I know this post was a bit long.  I hope someone reads it.  😊

-joe

Jul 31 2017 Joe Oesterle 8:18 AM

To answer Bob Andreocci, I am fairly certain Park Avenue was part of the Herrick’s District. 

-joe

Jul 31 2017 Joe Oesterle 8:24 AM

As another side note the this area.  My brother’s mother in law grew up living at 297 Park Avenue.  There was only one house between her home and the LIMP.  She told me as a young girl she would sleep in the upstairs bedroom.  She said the headlights from cars heading west on the LIMP would shine into her room as they came up and over the Willis Avenue LIMP bridge. 

The Park Avenue school stood until the mid to late 1970’s, and was destroyed by fire. 

When the Town expanded Albertson Park they build new baseball fields.  Although the Town of NH uses their highway yard on LIMP right of way, the actual LIMP northern edge ran up what is today the third base foul line of the little league field.

-joe

Jul 31 2017 Joe Oesterle 9:21 AM

Sorry guys, I know, I have been a little excitable today. 
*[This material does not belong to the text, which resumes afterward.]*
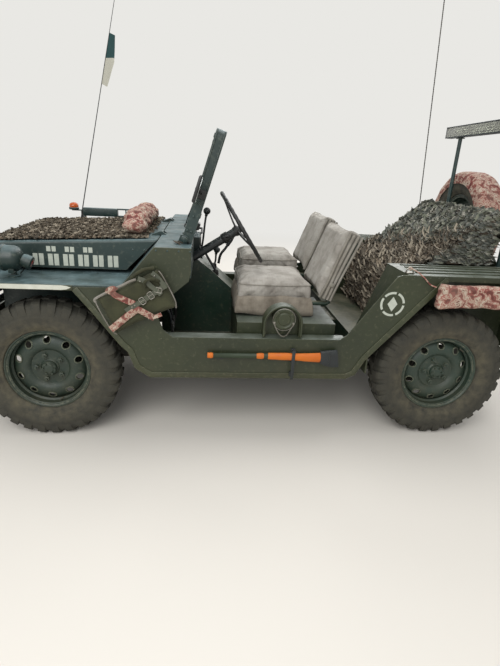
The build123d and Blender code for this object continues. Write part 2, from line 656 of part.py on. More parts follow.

I did just visit the Town of North Hempstead driveway on the LIMP old ROW.  I went to examine the fence between the old Park Ave School and LIMP.  There is no remnant there of any old fencing.  It is not exactly new fencing.  But it is all standard wood stockade fencing or chain link.

-joe

Aug 01 2017 Frank Mendyk 10:06 PM

Herricks school district is one of LI’s oldest districts(1813).  Park Ave school was definitely in the Herricks district. The school closed down in 1971 and became a Boces until torn down for new housing. They closed down the school for economic reasons.  The Searingtown elementary school off of I.U. Willets Rd was opened in 1951 to serve Albertson and Searingtown.  The Herricks and Mineola school districts were divided by Willis Ave from Hillside Ave basically to the Northern State Parkway. This split Albertson and Williston Park in half.

It must of been real hard for Albertson students who lived on the other side of the Motor Parkway to get to school.  No wonder they had problems with trespassing and damaging the fences thus the need for a bridge or subway.